Многие рассказы не просто правдивые, а даже пугают своей беспощадной правдой. Уже и хочется невольно, чтобы ее меньше было. Но человек говорит, поистине не жалея самого себя.

«…Моя одна дочь была в Германии, забрали мою дочь, а одна дома была. Ну, дак он пришел, мой хозяин, и дочь пришла из лесу, и трое деток привезли еще. Дак я говорю:

— Анупрей, ты знаешь что, бери ты этих детей, да идите в лес назад.

— Эх ты, такую-растакую, будешь мне все прятаться!. Не слушается, не слушается меня мой дороженький!

Тогда ж не было ни постилок, ни одеял, дак я говорю ему, что давай в дерюгу дитя да пойдем в лес. Опять он ругается. А тут уже немцы идут. Дак я ему и говорю:

— Черта с два мы теперь с тобой удерем. Хоть теперь ты уже веди мою эту донечку!

А она хорошая была, уже семь классов кончила.

— Куда вон люди удирают — туда и ты! Он, правда, — за нее, и пошли они.

А теперь — откуда уже немцы взялись! — обняли нас кругом. Вот тебе ты и удрал!.. Полицейский зовет его. Он вернулся, дак они его тут во дворе и застрелили.
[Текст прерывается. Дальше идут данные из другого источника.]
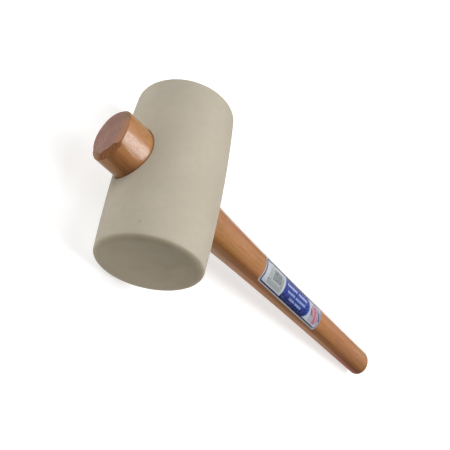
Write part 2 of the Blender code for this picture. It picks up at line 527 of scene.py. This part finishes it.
def add_label(materials):
    """The film, laid over the handle's skin. Its UV map holds the flat label's millimetres."""
    width = LABEL_FRONT_EDGE - LABEL_BACK_EDGE
    columns = 110
    bm = bmesh.new()
    layer = bm.loops.layers.uv.new(PRINT_MAP)
    places, grid = {}, []
    for row in label_rows(width):
        into_corner = max(0, LABEL_CORNER - min(row, width - row))
        cut_back = LABEL_CORNER - math.sqrt(LABEL_CORNER**2 - into_corner**2)
        start, end = LABEL_START + cut_back, LABEL_END - cut_back
        line = []
        for i in range(columns + 1):
            along = start + (end - start) * i / columns
            ripple = noise.noise(Vector((along * 60, row * 90, 0))) * LABEL_RIPPLE
            vertex = bm.verts.new(skin_point(along, LABEL_BACK_EDGE + row, LABEL_LIFT + ripple))
            places[vertex] = ((along - LABEL_START) / MM, row / MM)
            line.append(vertex)
        grid.append(line)
    for near, far in zip(grid, grid[1:]):
        for i in range(columns):
            bm.faces.new((near[i], near[i + 1], far[i + 1], far[i]))
    for face in bm.faces:
        for loop in face.loops:
            loop[layer].uv = places[loop.vert]
    made = add_object("handle_label_film", bm, materials)
    if made.data.polygons[0].normal.z < 0:
        made.data.flip_normals()
    film = made.modifiers.new("film", "SOLIDIFY")
    film.thickness = LABEL_THICKNESS
    film.offset = 1.0
    return made


# ---------------------------------------- materials


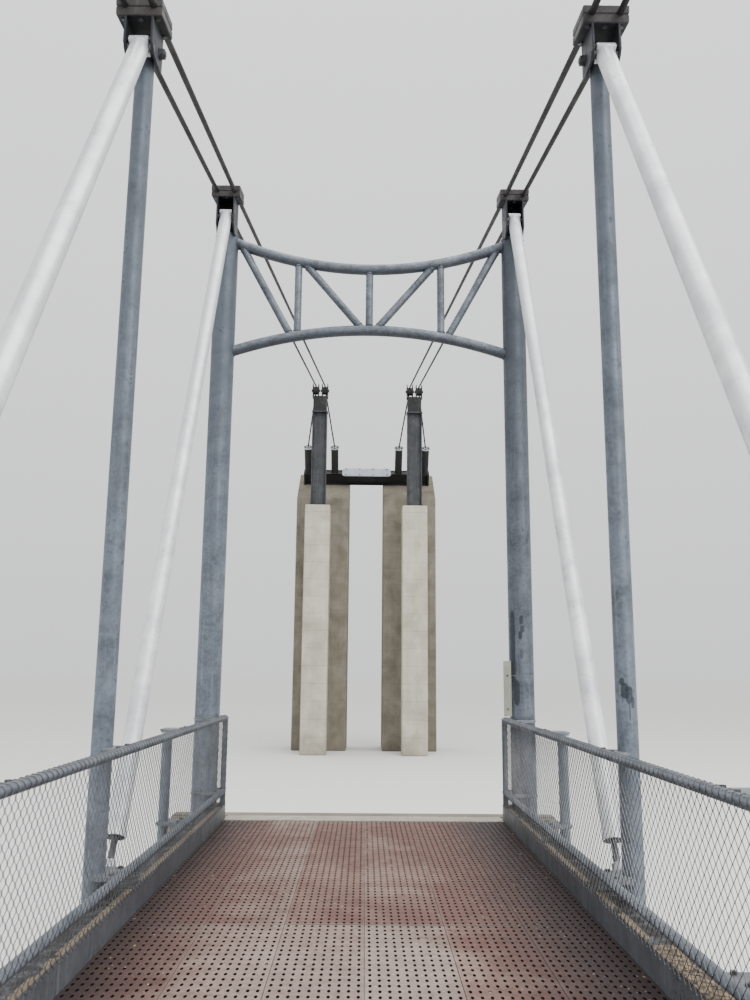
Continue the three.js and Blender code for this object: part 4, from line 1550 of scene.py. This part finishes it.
@dataclass(frozen=True)
class PortalTrusses:
    """Arched truss of bent and straight pipes between the columns of each portal."""

    top: tuple[float, float] = (real(6.75), real(6.38))
    bottom: tuple[float, float] = (real(5.28), real(5.60))
    chord_radius: float = real(0.0635)
    web_radius: float = real(0.0445)
    post_x: float = real(0.86)
    inset: float = real(0.07)
    steps: int = 32

    def height(self, chord: tuple[float, float], x: float) -> float:
        """Height of a chord's axis over the deck."""
        end, middle = chord
        share = (x / LAYOUT.plane_x) ** 2
        return middle + (end - middle) * share

    def chord(self, chord: tuple[float, float]) -> Object:
        """Bent pipe of a chord, ending inside the columns."""
        reach = LAYOUT.plane_x - LAYOUT.column_radius * 0.6
        xs = [reach * (2 * step / self.steps - 1) for step in range(self.steps + 1)]
        points = [(x, 0, self.height(chord, x)) for x in xs]
        return tube("chord", points, self.chord_radius, 24, TRUSS_STEEL)

    def web(self, x0: float, x1: float) -> list[Object]:
        """Straight pipe from the top chord to the bottom chord, with a weld at each end.

        Args:
            x0: Place across at the top.
            x1: Place across at the bottom.

        Returns:
            The pipe and its welds.
        """
        start = Vector((x0, 0, self.height(self.top, x0)))
        end = Vector((x1, 0, self.height(self.bottom, x1)))
        along = (end - start).normalized()
        bar = pipe(start, end, self.web_radius, 20, wall=0, finish=TRUSS_STEEL)
        lean = along * (self.chord_radius / max(abs(along.z), 0.5))
        ends = (start + lean, end - lean)
        return [bar, *(weld(point, along, self.web_radius, TRUSS_STEEL, real(0.007)) for point in ends)]

    def build(self) -> None:
        """Makes the truss once and copies it to both portals."""
        parts = [self.chord(self.top), self.chord(self.bottom), *self.web(0, 0)]
        for side in BOTH:
            outer = side * (LAYOUT.plane_x - LAYOUT.column_radius * 1.3)
            parts += self.web(side * self.post_x, side * self.post_x)
            parts += self.web(outer, side * (self.post_x + self.inset))
            parts += self.web(side * (self.post_x - self.inset), side * self.inset)
            for chord in (self.top, self.bottom):
                x = side * (LAYOUT.plane_x - LAYOUT.column_radius)
                ring = (x, 0, self.height(chord, x))
                parts.append(weld(ring, ACROSS, self.chord_radius, TRUSS_STEEL, real(0.008)))
        model = smooth(join("truss", parts))
        for end in End:
            node = f"portal_truss_{end.word}"
            place = Matrix.Translation((0, end.value * LAYOUT.span_half, LAYOUT.deck_top))
            show(copy_to(model, f"{node}_pipes", place), [node])
        discard(model)


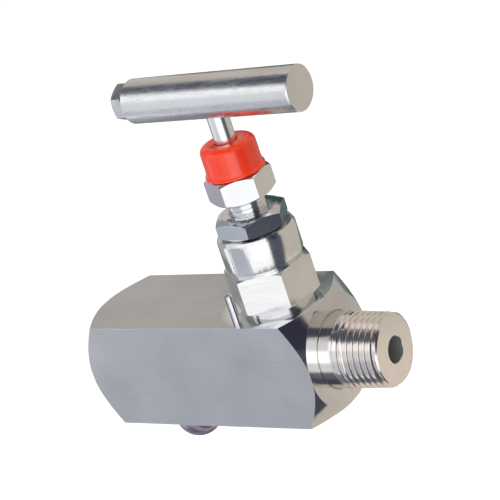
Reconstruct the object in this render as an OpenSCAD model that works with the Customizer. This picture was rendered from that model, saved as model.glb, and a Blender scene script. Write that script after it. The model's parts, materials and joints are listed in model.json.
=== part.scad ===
// Gauge bleed valve: square bar body, needle stem with a T-bar, screwed bleed plug.
// The flow axis is X and the stem axis is parallel to Z.
// The origin lies on the flow axis, where the inlet's plain neck ends and its taper starts.

/* [Body] */
// Side of the square bar
bar_side = 32; // [30:0.5:38]
// Length between the two turned end shoulders
body_len = 76.8; // [72:0.1:90]
// Length of the bar along its four long corners
corner_len = 66.1; // [58:0.1:68]
// Rise of the shoulder's rim above the flat faces of the bar, which cut it off
shoulder_rise = 0.15; // [0.1:0.05:0.5]

/* [Inlet stub] */
// Radius of the plain neck behind the inlet thread
neck_r = 10.7; // [10.2:0.05:11.2]
// Length of the plain neck
neck_len = 4.6; // [2:0.1:7]
// Length of the tapered thread zone
inlet_thread_len = 13.6; // [12:0.1:16]
// Chamfer on the end of the stub
stub_chamfer = 0.8; // [0.2:0.1:1.2]
// Fillet where the stub leaves the shoulder
neck_fillet = 0.3; // [0.2:0.1:1.4]
// Radius of the inlet flow bore
flow_r = 3.8; // [3:0.1:4.5]

/* [Outlet port] */
// Radius of the outlet port's threaded wall
port_r = 9.2; // [8.8:0.05:9.6]
// Depth of the outlet port's round wall
port_depth = 15.6; // [14:0.1:18]
// Chamfer at the mouth of the port
port_chamfer = 1.4; // [0.5:0.1:2]
// Radius of the bore behind the port
outlet_r = 4.5; // [4:0.1:5.5]
// Length of the bore behind the port
outlet_len = 10; // [8:0.5:12]

/* [Seat and bonnet joint] */
// Distance from the middle of the body to the stem axis
bonnet_x = 24; // [22.5:0.1:24.5]
// Height of the seat pocket's floor above the flow axis
seat_floor = 3.6; // [3.2:0.1:4.2]
// Radius of the chamber and of the seat ring pressed into it
chamber_r = 5.3; // [5:0.1:5.6]
// Height of the seat ring
seat_h = 2.6; // [2.2:0.1:3]
// Radius of the passage through the seat
seat_r = 2.2; // [1.8:0.1:2.4]
// Height of the floor of the bonnet's threaded bore above the flow axis
bonnet_floor = 9.4; // [9:0.1:10]
// Radius of the bonnet's threaded bore
bonnet_bore_r = 9; // [8.5:0.1:9.6]
// Thickness of the bonnet's seal ring
bonnet_seal_h = 0.8; // [0.5:0.1:1.2]

/* [Bonnet] */
// Width across the flats of the bonnet's hexagon
bonnet_af = 21.9; // [21.5:0.1:23]
// Turn of the bonnet's hexagon about the stem axis
bonnet_turn = 20; // [0:0.5:59.5]
// Height of the round collar under the hexagon
collar_h = 1.3; // [1:0.1:3]
// Height of the bonnet's hexagon
bonnet_hex_h = 11.5; // [9:0.1:14]
// Radius of the round barrel above the hexagon
barrel_r = 11.2; // [10.8:0.05:11.4]
// Height of the barrel
barrel_h = 9.9; // [8:0.1:12]
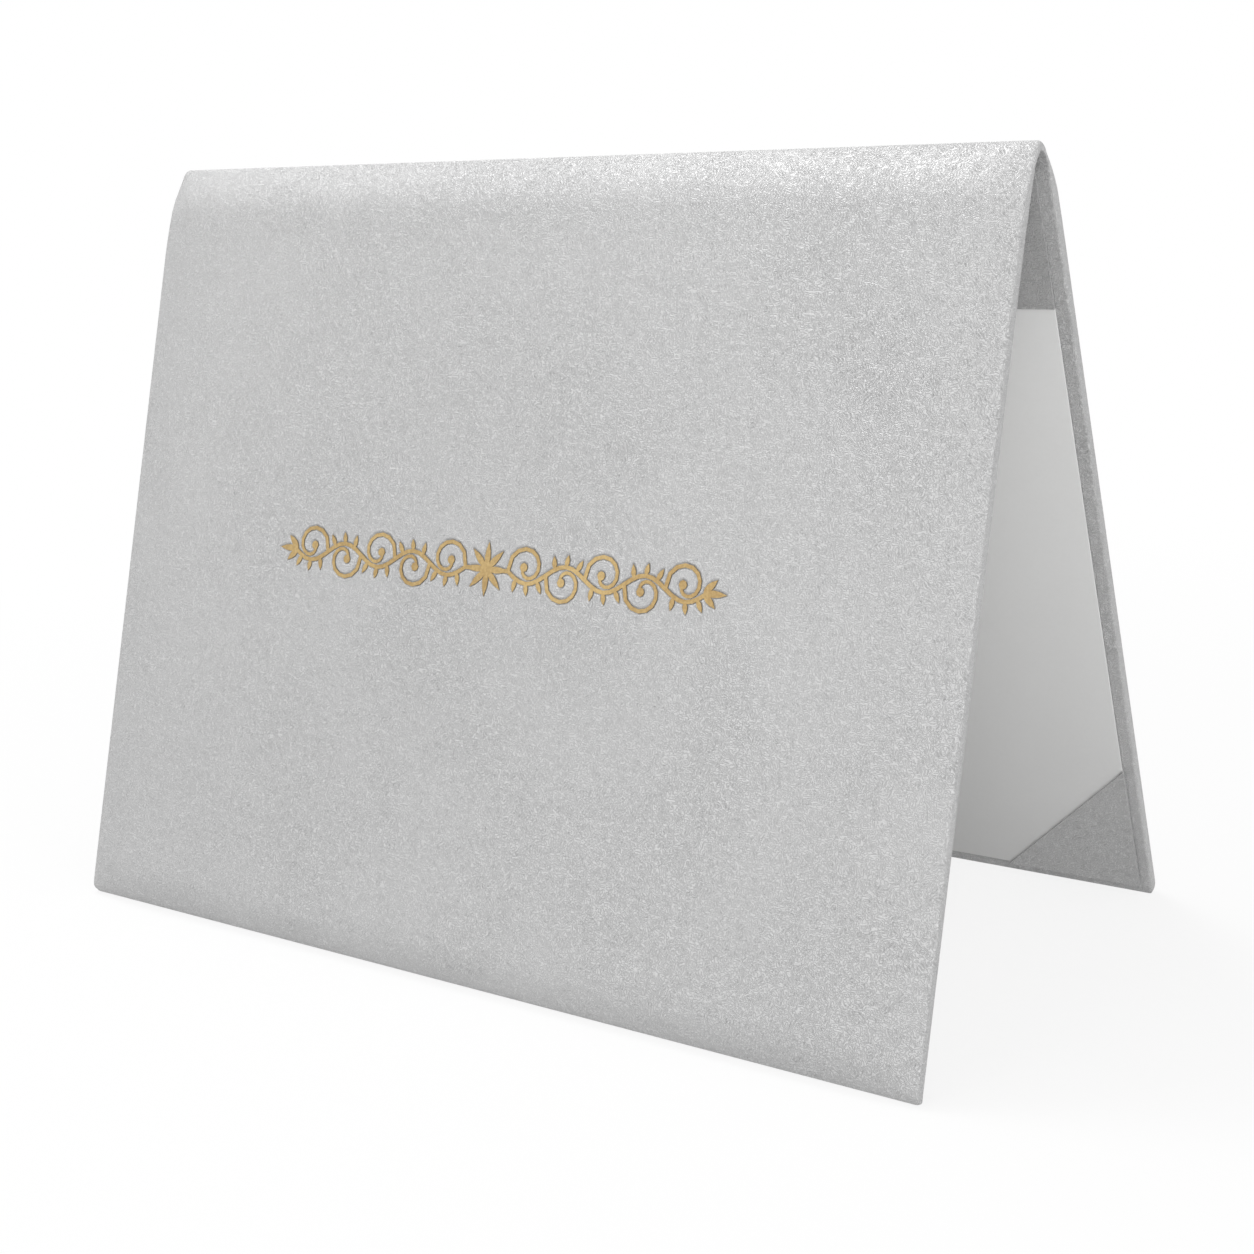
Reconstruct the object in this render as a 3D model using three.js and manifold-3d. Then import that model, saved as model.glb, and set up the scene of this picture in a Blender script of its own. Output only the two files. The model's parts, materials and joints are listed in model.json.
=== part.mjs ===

Он идет этак вот во двор, а я кричу:

— А боже мой! А куда ж ты? А удирал бы ты, дак холеру б они в тебя попали.

Сама себе уже, не ему. Сначала его, а потом мою доньку, дак я — ох! Нехай же они мне в плечи, а не в глаза!.. Два мальчика: одному четыре года, а другому шесть. Они бегут за мной. А уже немец… Это бабы, которые потом рассказывали: „За тобою, Парася, дети бежали!..“

А они меня, немцы, — вот и так, пуля та вот и так, господи родненький, уже и ранили меня, дак летит кровь… И как я виляла тогда! И кто мне дал бежать не прямо, а все виляю, виляю!.. И не убили. Там у нас, дальше, копань, дак я в ту копань упала. Дак они, паразиты, туда и не пошли. А я в грязи лежу. А они думали, что уже убили. А я потом встала, мокрая, и пошла. Пошла и говорю: „Боже мой, боже, где ж мои сынки?“ А у меня еще три хлопца, дак этот, старший, коров пас, а младшие — свиней. Дак я им говорила, как еще живые были все: „Гоните, детки, а то немцы поберут. И поросят побьют, и свинью“. Дак они уже и погнали. И пришла я к ним. А я ж не знала, где те дети в лесу. Но вот ведь привело меня, — вот они сидят в лесу под кочками, накрылись, Когда я пришла.